The November 2008 collapse of a subway construction site in Hangzhou, Zhejiang province, that killed 21 workers is a good example of the situation, he said. The local government blamed violations of construction regulations and technical failures. "But I think the accident exposed the serious consequences that can result from excessive interference by government officials in subway construction," said Wang, who inspected the accident scene.

"It normally takes three years to build a subway station of that size, but the construction period for that line was reduced by one-half by the city government," he said, adding that local government saw the completion of the subway line as an achievement of its tenure and thus attempted to reduce the construction period.

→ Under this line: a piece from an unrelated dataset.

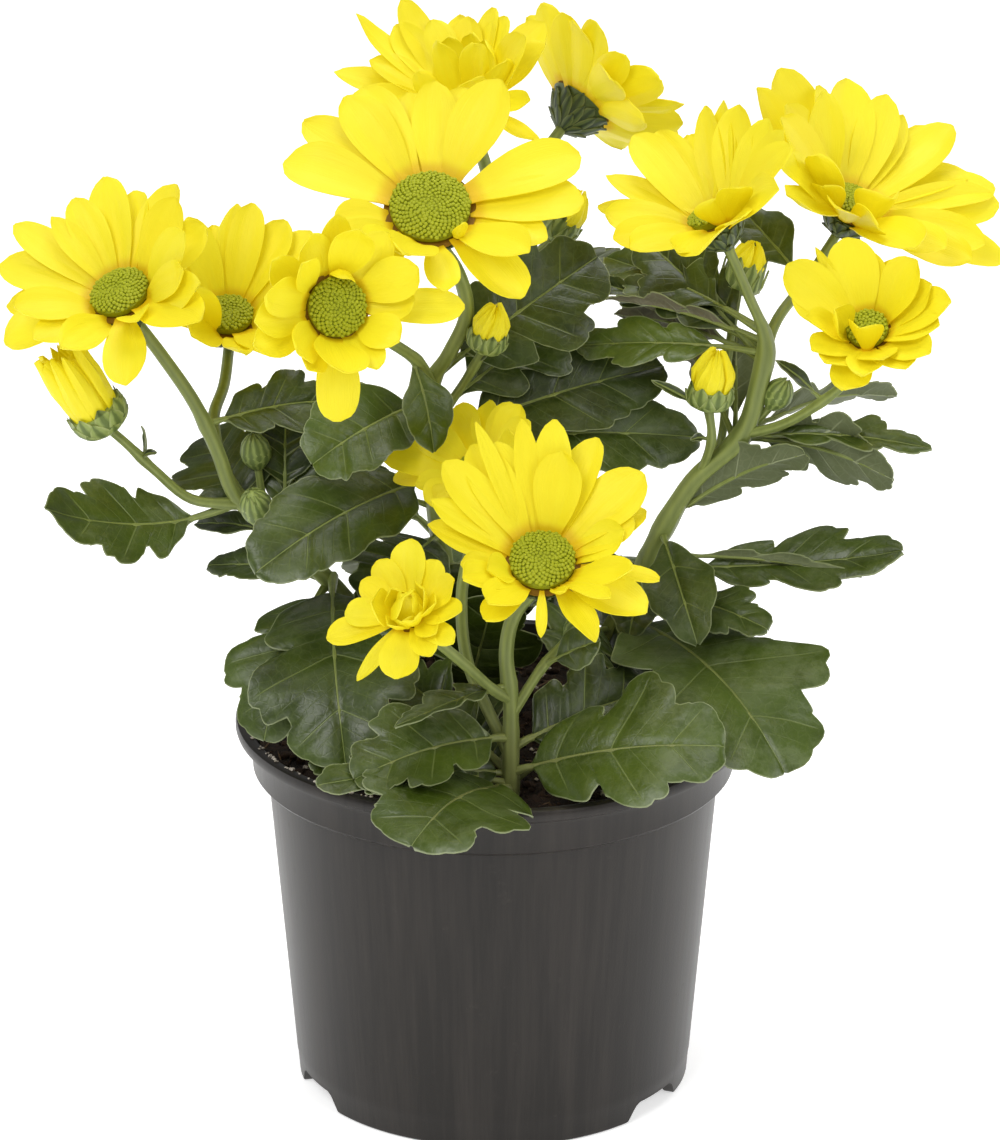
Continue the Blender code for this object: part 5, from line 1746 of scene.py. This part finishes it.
@dataclass
class LeafyStem:
    """A stem with its shoots, leaf stalks, blades, cups and closed buds."""

    stem: Stem
    sheets: dict[Kind, Form]
    scales: Scales
    finishes: StemFinishes
    sides: int = 24
    ridges: int = 6
    ridge_depth: float = 0.05
    steps_per_span: int = 6
    taper_share: float = 0.14
    joint_swell: float = 0.2
    joint_reach: float = 2.2
    stalk_points: int = 26
    midrib_end: float = 0.94

    def name(self, kind: str) -> str:
        """Name of the stem's piece of a kind."""
        return self.stem.name.replace("stem", kind)

    def profile(self) -> Thing:
        """Makes the ridged section that is swept along the shoots.

        Returns:
            The section, a closed curve of radius 1.
        """
        curve = bpy.data.curves.new("shoot_section", "CURVE")
        spline = curve.splines.new("POLY")
        spline.points.add(self.sides - 1)
        for k, point in enumerate(spline.points):
            a = 2 * math.pi * k / self.sides
            r = 1.0 + self.ridge_depth * math.cos(self.ridges * a)
            point.co = (r * math.cos(a), r * math.sin(a), 0.0, 1.0)
        spline.use_cyclic_u = True
        return link("shoot_section", curve)

    def routes(self) -> Iterator[tuple[Array, Array]]:
        """Ways of the shoots and of the leaf stalks with their midribs.

        Yields:
            Points and radii along each.
        """
        joints = np.array([leaf.joint for leaf in self.stem.leaves], float)
        for shoot in self.stem.shoots:
            knots = tuple(shoot.route) + (tuple(shoot.cup.end),)
            shares = np.linspace(0.0, 1.0, 1 + self.steps_per_span * (len(knots) - 1))
            points = smooth_curve(knots, shares)
            slim = shares
            if shoot.hold:
                slim = ease(shoot.hold, shoot.hold + self.taper_share, shares)
            radii = shoot.start + (shoot.end - shoot.start) * slim
            near = np.min(np.linalg.norm(points[:, None] - joints[None], axis=2), axis=1)
            swell = self.joint_swell * np.exp(-(near / self.joint_reach) ** 2)
            yield points, radii * (1 + swell)
        for leaf in self.stem.leaves:
            shares = np.linspace(0.0, self.midrib_end, self.stalk_points)
            place, _, _, normal = Midline(leaf).at(shares)
            past = np.clip((shares - leaf.stalk) / (1 - leaf.stalk), 0.0, 1.0)
            slim = min(1.0, 0.45 + leaf.half_width / 24.0)
            radii = slim * np.where(past > 0, 0.72 * (1 - past) ** 0.8 + 0.12,
                                    1.25 - 0.5 * shares / max(leaf.stalk, 1e-3))
            drop = np.where(past > 0, 0.25 + radii * 0.55, 0.15)
            yield place - normal * drop[:, None], radii

    def shoots(self) -> Thing:
        """Sweeps the shoots, stalks and midribs as one piece.

        Returns:
            The piece.
        """
        section = self.profile()
        curve = bpy.data.curves.new(self.name("shoots"), "CURVE")
        curve.dimensions = "3D"
        curve.bevel_mode = "OBJECT"
        curve.bevel_object = section
        curve.use_fill_caps = True
        for points, radii in self.routes():
            spline = curve.splines.new("POLY")
            spline.points.add(len(points) - 1)
            for point, co, radius in zip(spline.points, row(points), radii):
                point.co = (*co, 1.0)
                point.radius = radius * MM
        select_only(link(self.name("shoots"), curve))
        bpy.ops.object.convert(target="MESH")
        bpy.data.objects.remove(section)
        thing = bpy.context.object
        mesh = thing.data
        turn = (np.arange(len(mesh.vertices)) % self.sides) / self.sides
        layer = mesh.attributes.new("ridge", "FLOAT", "POINT")
        layer.data.foreach_set("value", 0.5 + 0.5 * np.cos(2 * math.pi * self.ridges * turn))
        mesh.materials.clear()
        mesh.materials.append(self.finishes.shoot)
        return hand_over(thing, Slot.LEAF, [self.stem.name])

    def blades(self) -> Thing:
        """Makes all the stem's leaf blades as one piece.

        Returns:
            The piece.
        """
        batch = Batch(self.name("leaves"))
        chance = random.Random(len(self.stem.leaves) * 41 + len(self.stem.name))
        for leaf in self.stem.leaves:
            Blade(leaf, self.sheets[leaf.kind], chance).add(batch)
        return batch.build(self.finishes.blade, Slot.LEAF)

    def cups(self) -> list[Thing]:
        """Makes the cups of the stem's blooms as one piece and of its buds as another.

        Returns:
            The pieces.
        """
        cups, buds = Batch(self.name("cups")), Batch(self.name("green_buds"))
        chance = random.Random(len(self.stem.shoots) * 29 + len(self.stem.name))
        for shoot in self.stem.shoots:
            cup = shoot.cup
            batch = cups if cup.rings is CUP_RINGS else buds
            self.scales.skin(batch, cup)
            for ring in cup.rings:
                self.scales.ring(batch, cup, ring, chance)
        return [batch.build(finish, Slot.LEAF) for batch, finish in
                ((cups, self.finishes.cup), (buds, self.finishes.bud)) if batch.count]

    def build(self) -> list[Thing]:
        """Makes the stem's pieces."""
        return [self.shoots(), self.blades(), *self.cups()]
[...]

The CPPCC's Chen believed that the construction boom has resulted in a shortage of professionals: "Construction teams in many cities were scrambled to meet a deadline and untrained workers were hired. Safety cannot be guaranteed."
The idea that Republicans, conservatives and even most libertarians oppose state spending on infrastructure is a nonsensical strawman argument.  What these groups (myself included) oppose is massive deficit spending on centrally-planned infrastructure projects in an attempt to boost domestic employment.  This is what Ms. Warren and President Obama are proposing, and while their comparison to Chinese infrastructure spending is inapt for several reasons, their focus on China's experiences is helpful in one respect: it demonstrates the folly of thowing billions of taxpayer dollars at shiny new infrastructure projects to "grow jobs" in America.  Indeed, China actually provides the ultimate cautionary tale for people attracted to Warren's and Obama's plans to support US jobs via huge increases in federal government spending on US roads, bridges and trains.

Warren's and Obama's China infrastructre rhetoric is not just comparing apples to oranges; it's comparing apples to rotten oranges.  And fiscal conservatives are smart to avoid taking a bite.